Chinese guy sits in street food restaurant with his friends, eating noodles, drinking baiju, and smoking cigarettes; is unexpectedly poetic about smoking. ‘It’s the turbid air that sighs unwillingly.’
Indian cooks in street food restaurants cut meat between their toes, hold bread dough in their armpits, ineffectually swat at large clouds of flies, totally ignore enormous rats, and use their naked hands to dole out unsanitary-looking gloops.
A Chinese man has a little door in his wall that leads into a tiny, cosy living room he built for his pet cat, with a little sofa and a little coffee table and a little TV; in the wall there’s a tiny door that leads into a tiny, cosy living room he built for his pet hamster, with even smaller furniture; in the wall an extremely tiny door loads into a minuscule, cosy living room he built for his pet cricket.
A skinny, stunted Indian man grins while squatting on the mud floor of his hovel; the camera zooms in to reveal that his hair is visibly crawling with tens of thousands of lice.
Majestic bridges in rural China, extraordinary feats of engineering that span entire valleys.
Children in rural India pushing each other into an unsanitary-looking gloop-pool of what looks like liquid cow shit.
It continues like this, six seconds at a time, twenty-four hours a day. Maybe this is, in part, a problem of perception; Kerala never seems to make it into these videos. But there’s not nothing there. This country really does have a lot of dirt. In 1950, China and India were two of the poorest places on the planet. Filthy, squalid, backwards, ignorant, addled.

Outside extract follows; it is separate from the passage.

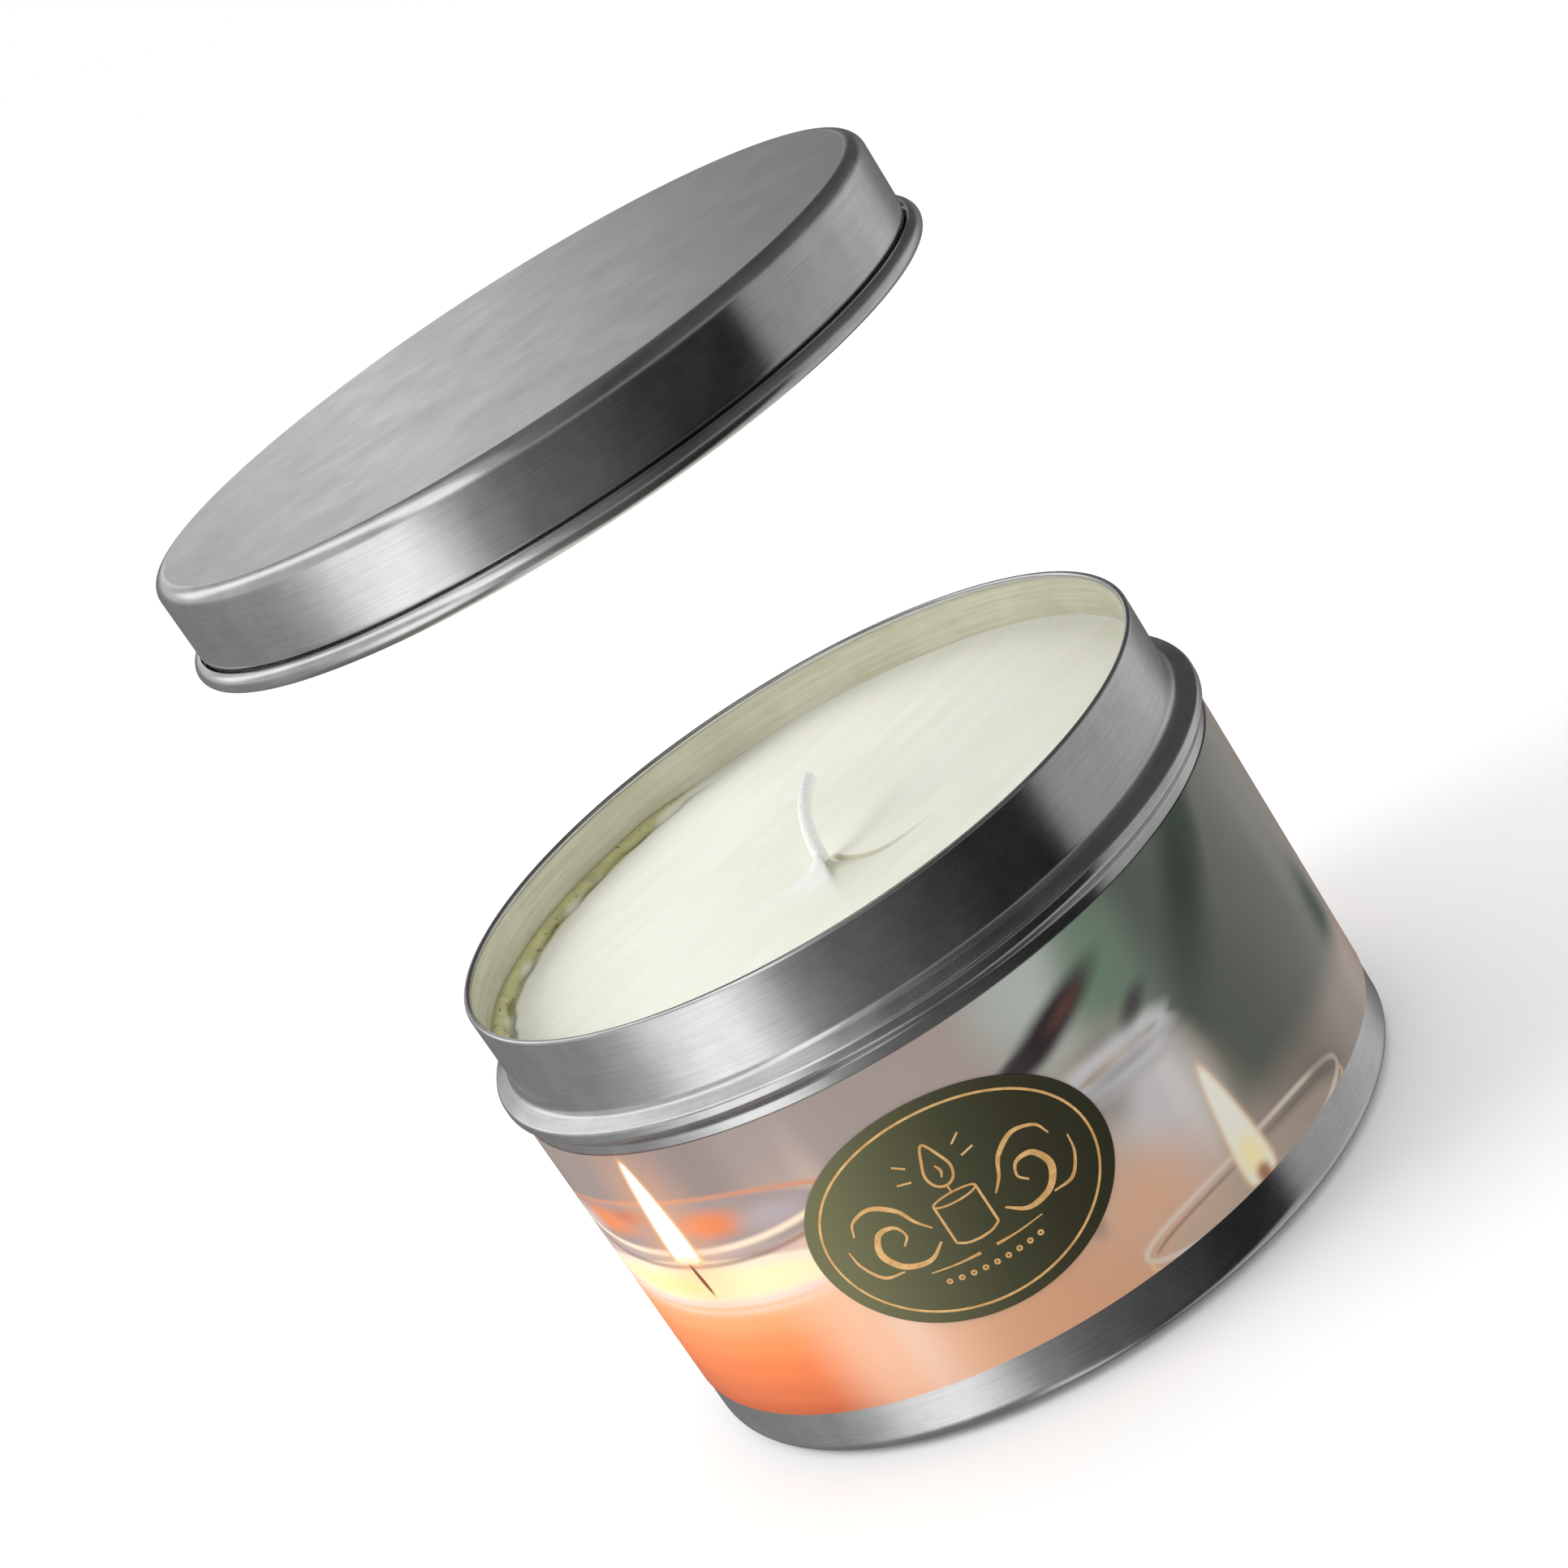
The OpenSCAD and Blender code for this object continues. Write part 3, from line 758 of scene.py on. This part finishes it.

In the 1960s and 70s, India followed the path of sensible socialist-developmentalist economics, and incidentally became a major destination for millions of rich young Westerners seeking spiritual enlightenment. Meanwhile, China was pointlessly wiping out millions of its own people in enormous famines, political mass exterminations, and an undeclared civil war. In some parts of the country, political enemies were barbecued and eaten. Today, China is not just safe, clean, and prosperous; by any objective measure, it’s the coolest country in the world. India is the land of unsanitary gloops. What went wrong?